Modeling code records
________________________
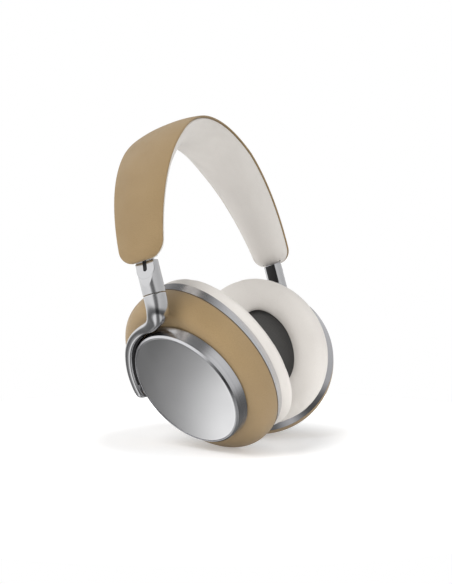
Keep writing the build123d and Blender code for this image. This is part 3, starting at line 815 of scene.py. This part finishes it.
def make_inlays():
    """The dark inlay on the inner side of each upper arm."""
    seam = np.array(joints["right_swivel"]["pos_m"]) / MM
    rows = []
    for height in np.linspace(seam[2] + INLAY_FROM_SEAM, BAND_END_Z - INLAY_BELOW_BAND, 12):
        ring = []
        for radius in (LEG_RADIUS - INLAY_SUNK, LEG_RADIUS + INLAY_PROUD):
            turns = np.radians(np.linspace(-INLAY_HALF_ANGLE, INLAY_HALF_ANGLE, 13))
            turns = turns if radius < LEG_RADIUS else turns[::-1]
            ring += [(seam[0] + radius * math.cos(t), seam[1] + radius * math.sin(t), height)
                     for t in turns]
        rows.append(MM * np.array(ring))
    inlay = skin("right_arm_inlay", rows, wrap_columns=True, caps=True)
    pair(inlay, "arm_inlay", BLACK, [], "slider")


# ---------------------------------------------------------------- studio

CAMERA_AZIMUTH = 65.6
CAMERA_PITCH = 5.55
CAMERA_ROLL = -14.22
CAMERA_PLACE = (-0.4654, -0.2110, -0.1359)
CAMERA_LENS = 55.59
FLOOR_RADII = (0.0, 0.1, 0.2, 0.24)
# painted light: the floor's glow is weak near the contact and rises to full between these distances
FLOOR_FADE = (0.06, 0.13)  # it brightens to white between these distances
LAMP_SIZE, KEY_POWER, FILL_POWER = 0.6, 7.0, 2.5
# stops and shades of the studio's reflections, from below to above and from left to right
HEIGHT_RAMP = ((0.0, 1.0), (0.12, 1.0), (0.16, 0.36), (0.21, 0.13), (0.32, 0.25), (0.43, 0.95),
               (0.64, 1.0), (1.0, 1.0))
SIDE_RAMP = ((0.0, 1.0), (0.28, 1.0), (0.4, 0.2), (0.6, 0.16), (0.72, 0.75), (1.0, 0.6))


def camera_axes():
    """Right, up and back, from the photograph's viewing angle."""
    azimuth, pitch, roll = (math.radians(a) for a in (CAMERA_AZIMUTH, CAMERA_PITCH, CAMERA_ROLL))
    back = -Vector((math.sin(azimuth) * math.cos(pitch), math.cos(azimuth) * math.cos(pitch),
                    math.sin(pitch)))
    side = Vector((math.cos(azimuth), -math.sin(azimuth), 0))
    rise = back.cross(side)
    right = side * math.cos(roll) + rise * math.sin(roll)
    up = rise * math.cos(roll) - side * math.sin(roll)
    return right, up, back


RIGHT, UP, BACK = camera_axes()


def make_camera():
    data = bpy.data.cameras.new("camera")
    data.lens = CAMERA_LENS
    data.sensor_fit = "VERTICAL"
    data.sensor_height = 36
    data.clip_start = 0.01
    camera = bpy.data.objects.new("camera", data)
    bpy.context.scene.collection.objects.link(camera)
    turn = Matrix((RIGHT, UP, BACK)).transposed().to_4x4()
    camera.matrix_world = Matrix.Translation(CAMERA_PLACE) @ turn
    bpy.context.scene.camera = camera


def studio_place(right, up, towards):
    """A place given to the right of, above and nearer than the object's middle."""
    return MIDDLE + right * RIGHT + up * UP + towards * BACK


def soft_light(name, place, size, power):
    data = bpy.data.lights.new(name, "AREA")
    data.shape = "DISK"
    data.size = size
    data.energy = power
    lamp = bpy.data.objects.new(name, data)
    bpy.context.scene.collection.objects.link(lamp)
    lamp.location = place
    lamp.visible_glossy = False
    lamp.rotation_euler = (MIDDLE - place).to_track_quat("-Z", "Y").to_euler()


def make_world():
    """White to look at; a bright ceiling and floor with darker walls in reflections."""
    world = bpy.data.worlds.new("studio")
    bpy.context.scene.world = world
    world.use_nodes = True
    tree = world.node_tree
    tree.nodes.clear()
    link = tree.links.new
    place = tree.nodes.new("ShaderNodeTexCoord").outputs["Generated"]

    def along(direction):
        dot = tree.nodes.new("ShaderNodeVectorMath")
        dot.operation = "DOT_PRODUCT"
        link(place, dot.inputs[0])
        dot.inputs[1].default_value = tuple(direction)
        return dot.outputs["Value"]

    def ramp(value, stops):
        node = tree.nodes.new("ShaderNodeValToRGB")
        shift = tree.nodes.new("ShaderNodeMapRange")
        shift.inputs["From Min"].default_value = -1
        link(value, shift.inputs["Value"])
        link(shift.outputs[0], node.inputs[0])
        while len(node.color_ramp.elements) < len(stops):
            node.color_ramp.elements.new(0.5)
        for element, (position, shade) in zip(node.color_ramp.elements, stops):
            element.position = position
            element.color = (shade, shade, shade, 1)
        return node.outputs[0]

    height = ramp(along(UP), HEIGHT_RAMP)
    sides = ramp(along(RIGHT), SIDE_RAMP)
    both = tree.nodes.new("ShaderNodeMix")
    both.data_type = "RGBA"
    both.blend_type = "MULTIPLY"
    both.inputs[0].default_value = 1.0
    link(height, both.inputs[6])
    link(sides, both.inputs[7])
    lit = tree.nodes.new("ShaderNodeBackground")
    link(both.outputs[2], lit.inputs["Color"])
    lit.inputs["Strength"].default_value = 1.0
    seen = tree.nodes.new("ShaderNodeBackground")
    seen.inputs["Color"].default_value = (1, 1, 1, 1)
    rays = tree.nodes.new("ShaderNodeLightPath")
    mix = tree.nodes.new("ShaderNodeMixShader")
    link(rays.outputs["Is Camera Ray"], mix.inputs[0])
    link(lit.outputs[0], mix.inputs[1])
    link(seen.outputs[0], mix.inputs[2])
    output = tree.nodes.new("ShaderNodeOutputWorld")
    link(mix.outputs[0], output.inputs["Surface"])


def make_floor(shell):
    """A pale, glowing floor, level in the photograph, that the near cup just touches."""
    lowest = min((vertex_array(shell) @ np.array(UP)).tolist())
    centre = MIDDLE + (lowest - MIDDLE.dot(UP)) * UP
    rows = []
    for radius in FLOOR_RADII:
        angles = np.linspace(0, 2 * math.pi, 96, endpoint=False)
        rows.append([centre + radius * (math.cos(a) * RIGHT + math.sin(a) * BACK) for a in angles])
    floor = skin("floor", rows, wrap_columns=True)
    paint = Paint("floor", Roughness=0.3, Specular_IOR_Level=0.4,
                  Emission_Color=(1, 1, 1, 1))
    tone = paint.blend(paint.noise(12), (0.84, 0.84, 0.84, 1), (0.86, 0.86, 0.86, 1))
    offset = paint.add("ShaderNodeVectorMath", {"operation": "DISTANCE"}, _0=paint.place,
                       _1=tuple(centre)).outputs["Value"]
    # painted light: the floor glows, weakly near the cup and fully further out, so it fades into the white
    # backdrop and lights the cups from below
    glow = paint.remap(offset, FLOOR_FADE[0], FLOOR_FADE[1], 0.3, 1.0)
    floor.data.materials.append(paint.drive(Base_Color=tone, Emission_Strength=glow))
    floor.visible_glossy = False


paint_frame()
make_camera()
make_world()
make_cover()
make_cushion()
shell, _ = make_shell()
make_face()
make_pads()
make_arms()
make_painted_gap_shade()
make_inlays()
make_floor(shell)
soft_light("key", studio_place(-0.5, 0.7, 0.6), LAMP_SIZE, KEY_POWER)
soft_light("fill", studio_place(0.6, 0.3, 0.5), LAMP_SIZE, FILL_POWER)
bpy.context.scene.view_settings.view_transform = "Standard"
________________________
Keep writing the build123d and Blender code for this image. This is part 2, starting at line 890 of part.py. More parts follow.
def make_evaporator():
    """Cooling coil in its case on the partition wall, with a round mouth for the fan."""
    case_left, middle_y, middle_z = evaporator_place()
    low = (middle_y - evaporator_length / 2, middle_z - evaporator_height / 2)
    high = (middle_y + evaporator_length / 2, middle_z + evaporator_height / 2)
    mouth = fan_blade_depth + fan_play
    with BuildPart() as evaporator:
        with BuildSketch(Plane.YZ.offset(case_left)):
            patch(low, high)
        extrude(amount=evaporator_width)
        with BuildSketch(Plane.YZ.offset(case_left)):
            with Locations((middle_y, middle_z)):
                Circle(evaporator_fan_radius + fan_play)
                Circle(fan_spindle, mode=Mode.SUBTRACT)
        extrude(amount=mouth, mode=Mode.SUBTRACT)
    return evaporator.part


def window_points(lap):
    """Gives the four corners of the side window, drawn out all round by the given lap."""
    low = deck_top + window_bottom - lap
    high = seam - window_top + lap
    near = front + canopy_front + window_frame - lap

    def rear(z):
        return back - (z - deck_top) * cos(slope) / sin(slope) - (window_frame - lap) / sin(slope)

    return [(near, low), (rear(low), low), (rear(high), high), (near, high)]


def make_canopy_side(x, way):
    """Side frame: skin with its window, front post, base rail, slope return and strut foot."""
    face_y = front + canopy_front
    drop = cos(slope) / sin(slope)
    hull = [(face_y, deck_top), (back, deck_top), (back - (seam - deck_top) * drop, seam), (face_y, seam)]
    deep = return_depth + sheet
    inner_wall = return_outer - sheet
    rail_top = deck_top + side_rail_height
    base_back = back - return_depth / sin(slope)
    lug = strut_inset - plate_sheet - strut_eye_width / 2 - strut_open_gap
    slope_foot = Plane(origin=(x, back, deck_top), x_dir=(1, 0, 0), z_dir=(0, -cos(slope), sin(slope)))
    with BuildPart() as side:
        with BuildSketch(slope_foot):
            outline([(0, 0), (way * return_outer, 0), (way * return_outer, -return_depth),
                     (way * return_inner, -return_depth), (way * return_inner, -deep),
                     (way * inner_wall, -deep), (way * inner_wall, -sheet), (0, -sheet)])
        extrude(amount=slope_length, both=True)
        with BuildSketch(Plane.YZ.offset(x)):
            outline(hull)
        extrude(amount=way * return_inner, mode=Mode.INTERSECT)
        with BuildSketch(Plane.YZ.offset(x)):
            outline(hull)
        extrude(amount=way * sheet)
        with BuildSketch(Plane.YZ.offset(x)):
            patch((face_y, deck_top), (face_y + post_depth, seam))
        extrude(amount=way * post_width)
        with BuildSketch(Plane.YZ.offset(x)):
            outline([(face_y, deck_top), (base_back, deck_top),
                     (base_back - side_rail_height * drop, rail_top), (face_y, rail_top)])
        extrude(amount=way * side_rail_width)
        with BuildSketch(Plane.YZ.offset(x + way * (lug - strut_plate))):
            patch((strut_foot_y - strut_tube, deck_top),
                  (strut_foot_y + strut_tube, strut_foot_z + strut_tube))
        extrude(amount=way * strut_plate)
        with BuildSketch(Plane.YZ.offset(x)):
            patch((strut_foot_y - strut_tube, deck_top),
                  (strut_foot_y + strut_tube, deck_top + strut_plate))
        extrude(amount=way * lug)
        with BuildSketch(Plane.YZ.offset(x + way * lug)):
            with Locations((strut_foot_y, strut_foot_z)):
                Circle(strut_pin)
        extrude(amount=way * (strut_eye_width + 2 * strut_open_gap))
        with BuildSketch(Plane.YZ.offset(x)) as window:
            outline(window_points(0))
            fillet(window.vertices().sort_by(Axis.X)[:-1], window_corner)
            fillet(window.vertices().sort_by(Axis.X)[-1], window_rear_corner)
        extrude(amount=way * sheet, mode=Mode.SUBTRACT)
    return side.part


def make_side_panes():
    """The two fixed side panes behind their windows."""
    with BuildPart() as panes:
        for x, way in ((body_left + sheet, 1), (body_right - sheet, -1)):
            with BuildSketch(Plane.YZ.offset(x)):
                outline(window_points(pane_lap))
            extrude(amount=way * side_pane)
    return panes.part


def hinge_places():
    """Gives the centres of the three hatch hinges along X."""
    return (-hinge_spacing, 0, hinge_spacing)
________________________
Written instruction: Count how many lines of the data include the word "Keep". Your reply should be that number alone.

Task answer: 2